The decision, which current SEC officials stress is “not, in any legal or metaphysical sense, binding,” was apparently made after Atkins spent a weekend trying to explain the Howey Test to his nephew. “He just kept asking ‘why?’,” a visibly flustered Atkins told reporters he’d cornered in the men’s room. “Why is this a security? Why isn’t that? Pretty soon, I’m asking why. Why are we using rules from the 1930s for digital magic beans? It’s madness, Jerry, madness!”

WASHINGTON D.C. – In a move that has left economists, lawyers, and anyone who still owns a fax machine utterly bewildered, former SEC Commissioner Paul S. Atkins, a man who hasn’t worked at the agency since 2008, reportedly walked into SEC headquarters yesterday, demanded a visitor’s pass, and single-handedly dismissed every pending cryptocurrency lawsuit, including the legal epic of SEC v. Ripple.

“What’s the deal with all this paperwork?” Atkins was heard saying, gesturing vaguely at stacks of legal filings while sipping a lukewarm coffee he’d apparently brought from home. “It’s a whole thing! You sue them, they sue you. It’s like a bad sitcom. Nobody knows who’s supposed to be where, the laugh track is broken, and in the end, the mailman did it. Who needs it?”

The immediate fallout was catastrophic, primarily for the global financial system known as SWIFT, which, upon hearing the news, apparently suffered the digital equivalent of a massive, final, screeching dial-up modem failure.

A source inside the Belgian-based cooperative described the scene as “prett-ay, prett-ay bad.”
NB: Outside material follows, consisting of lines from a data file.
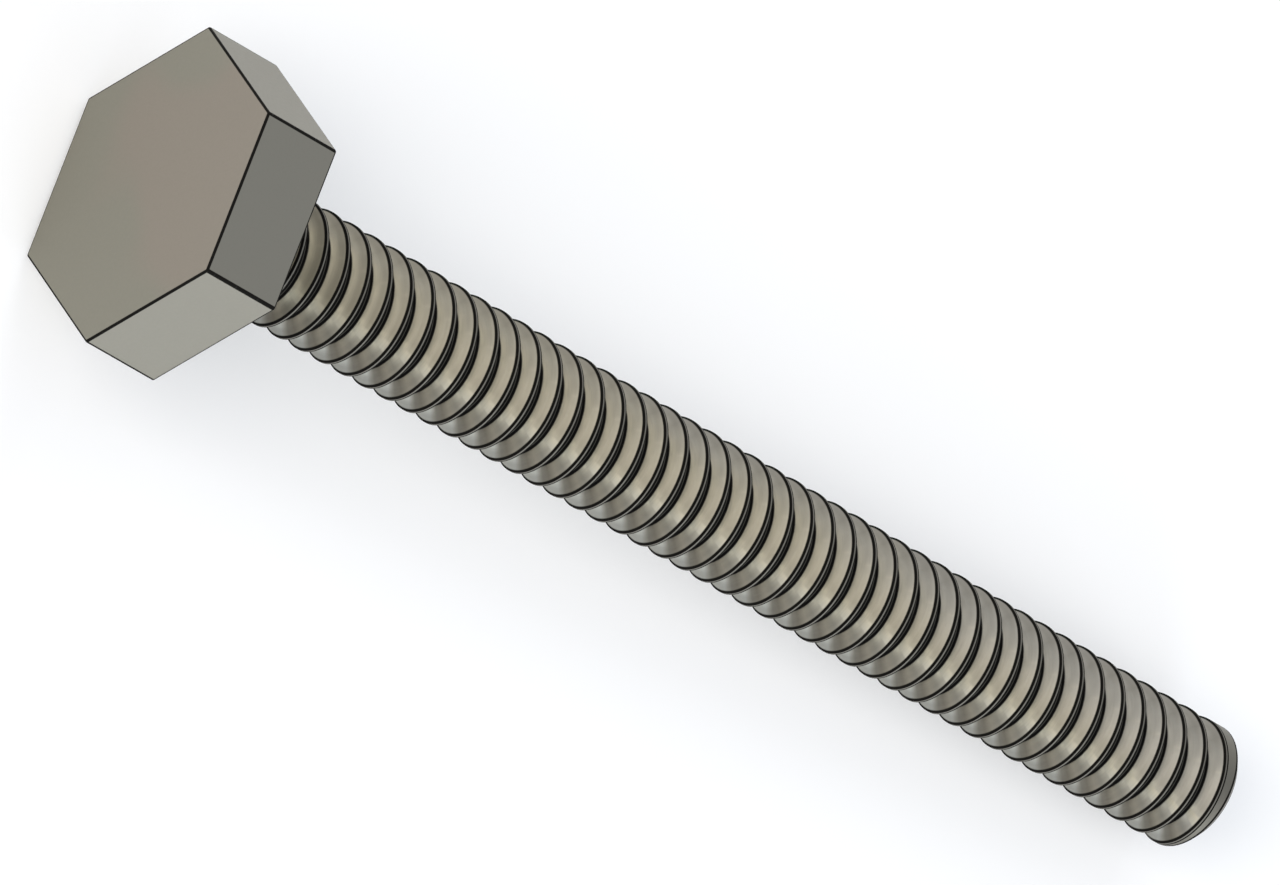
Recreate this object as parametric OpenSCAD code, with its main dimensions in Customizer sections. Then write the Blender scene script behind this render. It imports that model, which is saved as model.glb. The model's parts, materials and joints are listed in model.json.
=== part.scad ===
// Hex head machine screw, 10-24 thread, lying on its head and its tip.
// The origin is where the screw's axis meets the underside of the head.
// +Z is up, and +X runs from the head towards the tip.

/* [Head] */
// Width across flats
head_flats = 10.6; // [8:0.1:13]
// Height from the underside to the flat top
head_height = 3.36; // [2:0.02:6]
// How far the fillet under the head reaches, along the shank and out from it
fillet = 0.2; // [0.1:0.05:0.4]

/* [Shank] */
// Length from the underside of the head to the tip
shank_length = 49.6; // [20:0.1:60]
// Plain collar between the head and the first thread
collar = 0.35; // [0.3:0.05:1.5]
// Chamfer at the tip, along the axis and inwards
tip_chamfer = 0.33; // [0.1:0.01:0.6]
// Least width of the plain band between the last thread and the chamfer
tip_band = 0.04; // [0.02:0.01:1]

/* [Thread] */
// Major diameter
thread_diameter = 4.826; // [4:0.001:6]
// Advance in one turn, which is 24 turns in an inch
pitch = 1.0583; // [0.9:0.0001:1.3]
// Width of the flat on each crest
crest_flat = 0.132; // [0.1:0.001:0.16]
// Width of the flat in each root
root_flat = 0.198; // [0.13:0.001:0.24]
// Angle between the two flanks
flank_angle = 60; // [55:1:65]
// Where the line of the first crest would cross the underside, in degrees round the axis
thread_phase = 162.6; // [0:0.1:360]
// Turn in which the groove deepens from nothing, in degrees
run_in = 180; // [60:15:360]
// Turn in which the groove fades out again at the tip, in degrees
run_out = 75; // [45:15:180]

/* [Smoothness] */
// Flat sides in one turn of the thread
sides = 24; // [18:2:24]

/* [Hidden] */
$fn = 96;
thread_radius = thread_diameter / 2;
flank_width = (pitch - crest_flat - root_flat) / 2;
thread_depth = flank_width / tan(flank_angle / 2);
chamfer_start = shank_length - tip_chamfer;
// The screw rests on one edge of the head and on the edge where the tip's chamfer starts.
lean = atan((head_flats / 2 - thread_radius) / chamfer_start);
// The shank starts inside the head, and so does the fillet's cone.
bury = head_height / 4;

// One turn of the thread is a ring of stations, each a section of crest, flank, root and flank.
// The first station keeps the collar plain, and the last one keeps the tip's band.
step = 360 / sides;
first_station = ceil((thread_phase + 360 * collar / pitch) / step);
last_station = floor((thread_phase + 360 * ((chamfer_start - tip_band) / pitch - 1)) / step);
stations = last_station - first_station;

// Where the crest starts at a station, and how deep the groove is there
function crest_z(i) = pitch * ((first_station + i) * step - thread_phase) / 360;
function ease(x) = let (t = max(0, min(1, x))) t * t * (3 - 2 * t);
function groove_depth(i) =
    thread_depth * min(ease(i * step / run_in), ease((stations - i) * step / run_out));

// A point at a station's angle
function around(i, radius, z) =
    let (angle = (first_station + i) * step) [radius * cos(angle), radius * sin(angle), z];
function ring(start, radius, z) = [for (j = [0:sides - 1]) around(start + j, radius, z)];

// Crest start, crest end, root start and root end
function section(i) =
    let (z = crest_z(i), root_radius = thread_radius - groove_depth(i)) [
        around(i, thread_radius, z),
        around(i, thread_radius, z + crest_flat),
        around(i, root_radius, z + crest_flat + flank_width),
        around(i, root_radius, z + crest_flat + flank_width + root_flat)
    ];

// Numbers of the points in the list that the shank is made from
after_sections = 4 * (stations + 1);
bottom_ring = after_sections + sides;
chamfer_ring = bottom_ring + sides;
tip_ring = chamfer_ring + sides;
// The crest line goes on for one more turn than the sections do.
function crest(i) = i <= stations ? 4 * i : after_sections + i - stations - 1;
function profile(i, k) = k < 4 ? 4 * i + k : crest(i + sides);
function on_ring(first, j) = first + j % sides;

// The threaded shank, from inside the head to the flat end of the tip
module threaded_shank() {
    points = concat(
        [for (i = [0:stations]) each section(i)],
        [for (i = [stations + 1:stations + sides]) around(i, thread_radius, crest_z(i))],
        ring(0, thread_radius, -bury),
        ring(stations, thread_radius, chamfer_start),
        ring(stations, thread_radius - tip_chamfer, shank_length)
    );
    // Crests and roots are flat four-sided faces.
    flats = [for (i = [0:stations - 1], k = [0, 2])
        [profile(i, k), profile(i, k + 1), profile(i + 1, k + 1), profile(i + 1, k)]];
    // Flanks twist, so each of their faces is split in two.
    flanks = [for (i = [0:stations - 1], k = [1, 3]) each [
        [profile(i, k), profile(i, k + 1), profile(i + 1, k + 1)],
        [profile(i, k), profile(i + 1, k + 1), profile(i + 1, k)]
    ]];
    // Plain stretches below the first turn and beyond the last
    collar_faces = [for (j = [0:sides - 2])
        [on_ring(bottom_ring, j), crest(j), crest(j + 1), on_ring(bottom_ring, j + 1)]];
    collar_seam = [
        on_ring(bottom_ring, sides - 1), crest(sides - 1), crest(sides),
        profile(0, 3), profile(0, 2), profile(0, 1), crest(0), on_ring(bottom_ring, 0)
    ];
    band_faces = [for (j = [1:sides - 1])
        [crest(stations + j), on_ring(chamfer_ring, j), on_ring(chamfer_ring, j + 1), crest(stations + j + 1)]];
    band_seam = [
        crest(stations + 1), crest(stations), profile(stations, 1), profile(stations, 2),
        profile(stations, 3), crest(stations + sides), on_ring(chamfer_ring, 0), on_ring(chamfer_ring, 1)
    ];
    chamfer_faces = [for (j = [0:sides - 1])
        [on_ring(chamfer_ring, j), on_ring(tip_ring, j), on_ring(tip_ring, j + 1), on_ring(chamfer_ring, j + 1)]];
    ends = [
        [for (j = [0:sides - 1]) on_ring(bottom_ring, j)],
        [for (j = [sides - 1:-1:0]) on_ring(tip_ring, j)]
    ];
    polyhedron(
        points,
        concat(flats, flanks, collar_faces, [collar_seam], band_faces, [band_seam], chamfer_faces, ends),
        convexity = 10
    );
}

// The head, with a flat side down
module head() {
    translate([0, 0, -head_height])
        rotate([0, 0, 30])
            cylinder(h = head_height, d = head_flats / cos(30), $fn = 6);
}

// A cone that fills the corner between the underside and the collar
module under_head_fillet() {
    translate([0, 0, -bury])
        cylinder(
            h = 2 * bury,
            r1 = thread_radius + fillet + bury,
            r2 = thread_radius + fillet - bury
        );
}

module screw() {
    color([0.64, 0.62, 0.56])
        rotate([0, 90 + lean, 0]) {
            head();
            under_head_fillet();
            threaded_shank();
        }
}

screw();
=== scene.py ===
import json
import math

import bpy
from mathutils import Matrix, Vector


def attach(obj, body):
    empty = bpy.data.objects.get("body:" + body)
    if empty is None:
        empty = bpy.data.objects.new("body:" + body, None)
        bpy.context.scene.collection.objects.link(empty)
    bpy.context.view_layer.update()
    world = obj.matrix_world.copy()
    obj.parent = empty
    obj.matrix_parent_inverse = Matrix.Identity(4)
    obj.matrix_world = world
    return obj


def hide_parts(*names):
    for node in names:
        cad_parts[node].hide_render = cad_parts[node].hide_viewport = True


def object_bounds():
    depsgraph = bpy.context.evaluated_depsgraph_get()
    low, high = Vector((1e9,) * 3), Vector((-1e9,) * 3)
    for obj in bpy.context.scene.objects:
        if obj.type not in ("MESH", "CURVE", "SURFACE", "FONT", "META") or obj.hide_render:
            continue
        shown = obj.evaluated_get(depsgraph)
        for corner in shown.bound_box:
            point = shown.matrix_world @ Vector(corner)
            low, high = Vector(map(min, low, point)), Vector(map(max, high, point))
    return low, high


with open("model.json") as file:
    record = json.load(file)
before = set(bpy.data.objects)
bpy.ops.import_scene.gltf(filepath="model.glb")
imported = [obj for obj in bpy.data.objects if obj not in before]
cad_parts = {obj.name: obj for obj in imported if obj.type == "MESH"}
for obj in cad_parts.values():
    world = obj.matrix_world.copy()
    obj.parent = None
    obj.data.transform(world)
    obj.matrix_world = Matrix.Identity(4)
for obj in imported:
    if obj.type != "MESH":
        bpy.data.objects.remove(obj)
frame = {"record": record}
cad_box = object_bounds()

MM = 0.001

# Sizes of the screw in millimetres and degrees, as on the solid
HEAD_FLATS = 10.6
HEAD_HEIGHT = 3.36
SHANK_LENGTH = 49.6
THREAD_RADIUS = 2.413
THREAD_ANGLE = 60.0
PITCH = 1.0583
CREST_FLAT = 0.132
ROOT_FLAT = 0.198
FILLET = 0.2
TIP_CHAMFER = 0.33
CHAMFER_ANGLE = 45.0
THREAD_PHASE = 162.6
THREAD_START = 285.0
THREAD_END = 16545.0
RUN_IN = 180.0
RUN_OUT = 75.0

# Radii in millimetres of the small roundings that only the visual model has
HEAD_EDGE = 0.07
HEAD_CORNER = 1.5 * HEAD_EDGE
CREST_ROUND = 0.03
TIP_ROUND = 0.05

# The least width in millimetres of the plain band between the last crest and the tip's chamfer
LEAST_BAND = 0.005

# The head's sides, and half the angle of one in degrees
HEAD_SIDES = 6
HALF_SIDE = 180 // HEAD_SIDES

# Points in one turn, and steps in an arc
TURN_SIDES = 96
STEP = 360.0 / TURN_SIDES
CORNER_STEPS = 4
ROOT_STEPS = 6
FILLET_STEPS = 6
TIP_STEPS = 3

FLANK_WIDTH = (PITCH - CREST_FLAT - ROOT_FLAT) / 2
THREAD_DEPTH = FLANK_WIDTH / math.tan(math.radians(THREAD_ANGLE / 2))

# Colours of the steel, as linear values
HEAD_OLIVE = (0.266, 0.253, 0.206)
# A painted reflection tint, in soft patches on the head's top
HEAD_WARM_REFLECTION_PATCH = (0.285, 0.253, 0.209)
HEAD_SIDE = (0.270, 0.257, 0.216)
OUTER_WARM = (0.488, 0.454, 0.370)
# A painted grey reflection tint for the flanks
OUTER_PAINTED_GREY_TINT = (0.471, 0.450, 0.401)
# Painted light: the flank's lighter shades towards the root, warm and with the grey reflection tint
INNER_WARM_PAINTED_LIGHT = (0.830, 0.774, 0.632)
INNER_GREY_PAINTED_LIGHT = (0.797, 0.762, 0.680)
# Painted reflections on the flanks: the dark of the streaks, the glint, and a cool tint
STREAK_PAINTED_DARK = (0.104, 0.094, 0.073)
PAINTED_GLINT = (0.600, 0.562, 0.463)
ROLLED_LINE = (0.30, 0.28, 0.24)
CREST_EDGE = (0.016, 0.015, 0.013)
CREST_LAND = (0.200, 0.190, 0.164)
# Painted shade in the thread's root, with a faint lighter line along it
ROOT_PAINTED_SHADE = (0.014, 0.013, 0.012)
ROOT_LINE = (0.115, 0.109, 0.095)
PAINTED_COOL_TINT = (0.92, 1.00, 1.13)
DARK_EDGE = (0.020, 0.019, 0.017)
# Painted shade on the plain tip and its chamfer
TIP_PAINTED_SHADE = (0.190, 0.180, 0.151)

# Shares of the thread's depth, counted from the crest, between which a shade sets in: the crest's land and
# dark edge, the painted light that lifts the flank towards the root, and the painted shade of the root
LAND_FADE = (0.020, 0.002)
CREST_FADE = (0.155, 0.095)
FLANK_FADE = (0.300, 0.820)
ROOT_FADE = (0.840, 0.910)

# Distances in millimetres across the crest between which its lighter land begins and ends
LAND_BEGINS = (0.022, 0.040)
LAND_ENDS = (0.098, 0.076)

# Distances in millimetres across the root between which its faint lighter line begins and ends
LINE_BEGINS = (0.612, 0.630)
LINE_ENDS = (0.664, 0.646)

# Distances in millimetres from an edge between which the dark of the edge sets in
HEAD_EDGE_FADE = (0.092, 0.067)
TIP_EDGE_FADE = (0.085, 0.060)

# Millimetres along the axis between which the head's dark edges end, and its top's colour gives way
HEAD_END = (0.05, 0.0)
TOP_END = (-HEAD_HEIGHT + 0.02, -HEAD_HEIGHT + 0.08)

# How much detail the soft patterns have, and the fine ones
SOFT = 1.0
FINE = 3.0

# Soft patches on the head's top, a painted reflection tint: their scale, how they lean to one side, and
# where the warm shade sets in
PATCH_SCALE = 0.16
PATCH_SLANT = 0.03
PATCH_LIMITS = (0.42, 0.58)

# The flanks' grey shade, a painted reflection tint: its weight for each millimetre across and along, that
# of patches, and its limits
GREY_ACROSS = 0.10
GREY_ALONG = 0.012
GREY_PATCHES = 0.5
GREY_LIMITS = (0.55, 0.85)

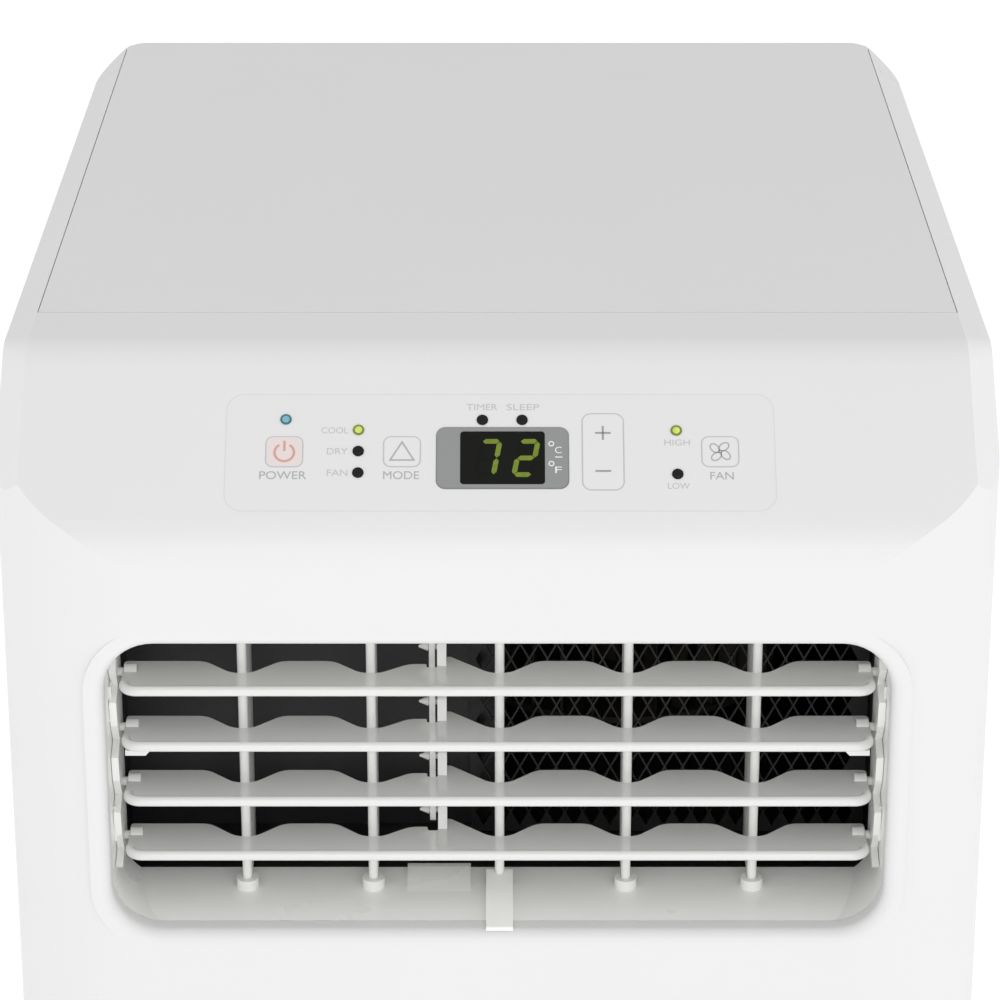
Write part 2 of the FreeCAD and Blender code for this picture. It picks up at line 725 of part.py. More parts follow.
def control_face():
    overlay = [overlay_loop()] + face_loops(s.key_gap)
    keep("overlay_plate", plate(overlay, "dims.overlay_thick", SLOPE_FRAME, "-dims.overlay_thick"))
    for name, x in KEYS.items():
        key = plate([key_loop(x)], 2.9, SLOPE_FRAME, -2.8)
        pad(key, [on_slope(x, s.key_mid, s.key_wide + 2.4, s.key_long + 2.4, s.key_round)], -4, 1.2)
        pad(key, [circle(x, -s.key_mid, 2)], -9, 5)
        keep(name, key)
    keep("temp_rocker", rocker())
    hole = on_slope(s.display_mid, s.bezel_mid, s.window_wide, s.window_long, 1.2)
    keep("display_bezel", plate([bezel_loop(), hole], 4.3, SLOPE_FRAME, -4))
    pane = on_slope(s.display_mid, s.bezel_mid, s.window_wide - 0.1, s.window_long - 0.1, 1.15)
    keep("display_window", plate([pane], 1.4, SLOPE_FRAME, -1.35))
    block = on_slope(s.display_mid, s.bezel_mid, 27, 19, 0.5)
    keep("display_module", plate([block], 7.5, SLOPE_FRAME, -9.2))
    lamps = []
    for x, down in LEDS:
        lamp = plate([circle(x, -down, s.led_radius)], 6, SLOPE_FRAME, -5.7)
        pad(lamp, [circle(x, -down, s.led_radius + 0.5)], -6.7, 1.2)
        lamps.append(lamp)
    keep("indicator_leds", group(*lamps))
    circuit_board()


def rocker():
    """Hollow plus and minus key that tilts on pins across its middle, with a post under each end."""
    middle = s.rocker_x
    body = plate([rocker_loop()], 6.1, SLOPE_FRAME, -6)
    hollow = on_slope(middle, s.key_mid, s.rocker_wide - 3, s.rocker_long - 3, 1.5)
    pocket(body, [hollow], -2.4, 20)
    posts = [circle(middle, -s.key_mid + side * 9, 1.5) for side in (-1, 1)]
    pad(body, posts, -9, 7)
    pad(body, [rectangle(middle, -s.key_mid, s.rocker_wide, 4, 0.5)], -6, 4)
    pins_at = SLOPE_FRAME.multVec(Vector(middle - 11.5, -s.key_mid, -4.5))
    pins = cylinder(1, 23, tuple(pins_at), "x")
    return fuse(body, pins)


def circuit_board():
    board = on_slope(0, 38, 190, 52, 2)
    keep("control_pcb", plate([board], 1.6, SLOPE_FRAME, "-dims.board_deep - 1.6"))
    places = [(x, -s.key_mid) for x in KEYS.values()]
    places += [(s.rocker_x, -s.key_mid + side * 9) for side in (-1, 1)]
    switches = []
    for x, y in places:
        switch = plate([rectangle(x, y, 6, 6, 0.4)], 1.6, SLOPE_FRAME, -12)
        pad(switch, [circle(x, y, 1.6)], -10.4, 0.65)
        switches.append(switch)
    keep("tact_switches", group(*switches))


# ---------------------------------------------------------------- room-air blower and evaporator

def wheel(centre, z_low, tall, radius, blades, bore):
    """Squirrel-cage wheel about an upright axis: floor disc, top ring, blades and a hub with a bore."""
    x, y = centre
    hole = circle(x, y, bore)
    body = plate([circle(x, y, radius), hole], 2.5, flat_at(z_low))
    pad(body, [circle(x, y, 12), hole], 2.5, 22)
    pad(body, [circle(x, y, radius), circle(x, y, radius - 9)], tall - 3, 3)
    leaves = []
    for number in range(blades):
        leaf = Part.makeBox(7, 1, tall - 3, Vector(radius - 8.2, -0.5, 1))
        leaf.rotate(Vector(radius - 4, 0, 0), Vector(0, 0, 1), 25)
        leaf.rotate(Vector(), Vector(0, 0, 1), 360 * number / blades)
        leaf.translate(Vector(x, y, z_low))
        leaves.append(leaf)
    return fuse(body, solid(Part.makeCompound(leaves)))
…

“The whole system just… stopped,” said the anonymous source, who was busy trying to jam a crumpled wad of Euros into a fax machine. “It turns out the entire global economy was running on the combined processing power of a Commodore 64 and the world’s collective anxiety over the XRP lawsuit. You take that anxiety away? The whole Jenga tower comes down. It’s a social construct, really. A very, very loud, inefficient social construct.”

Global markets reacted with the kind of calm, rational panic one expects. Bankers in Zurich were seen frantically trying to send wire instructions via carrier pigeon. Wall Street traders, stripped of their primary source of speculative drama, were seen listlessly throwing darts at a picture of a Shiba Inu.

In a press conference that felt more like an awkward dinner party, current SEC Chair Gary Gensler tried to clarify the situation. “Mr. Atkins is a private citizen,” Gensler stated, sweating profusely. “He has no authority. He can’t just… end things. That’s not how ending things works. There’s a process. You have to form a committee to discuss the possibility of maybe, someday, considering an end.”

Atkins, however, was undeterred. Reached for comment on his golf cart, he doubled down. “Look, they were just sitting on it. The holy grail! The big one! XRP! For years! It’s like saving a piece of cake in the fridge. You know you’re not gonna eat it, it’s just sitting there, judging you. I did them a favor. Now there’s room for more cake. Or, you know, innovation. Whatever.”

As the world scrambles to figure out how to send money without a system apparently designed by Alexander Graham Bell’s less ambitious brother, Paul S. Atkins has ushered in a new, confusing, and frankly anti-Orwellian era. An era where one man, armed with nothing but a visitor’s pass and a deep-seated annoyance with bureaucratic inertia, can look at the whole system and say, “No soup for you!”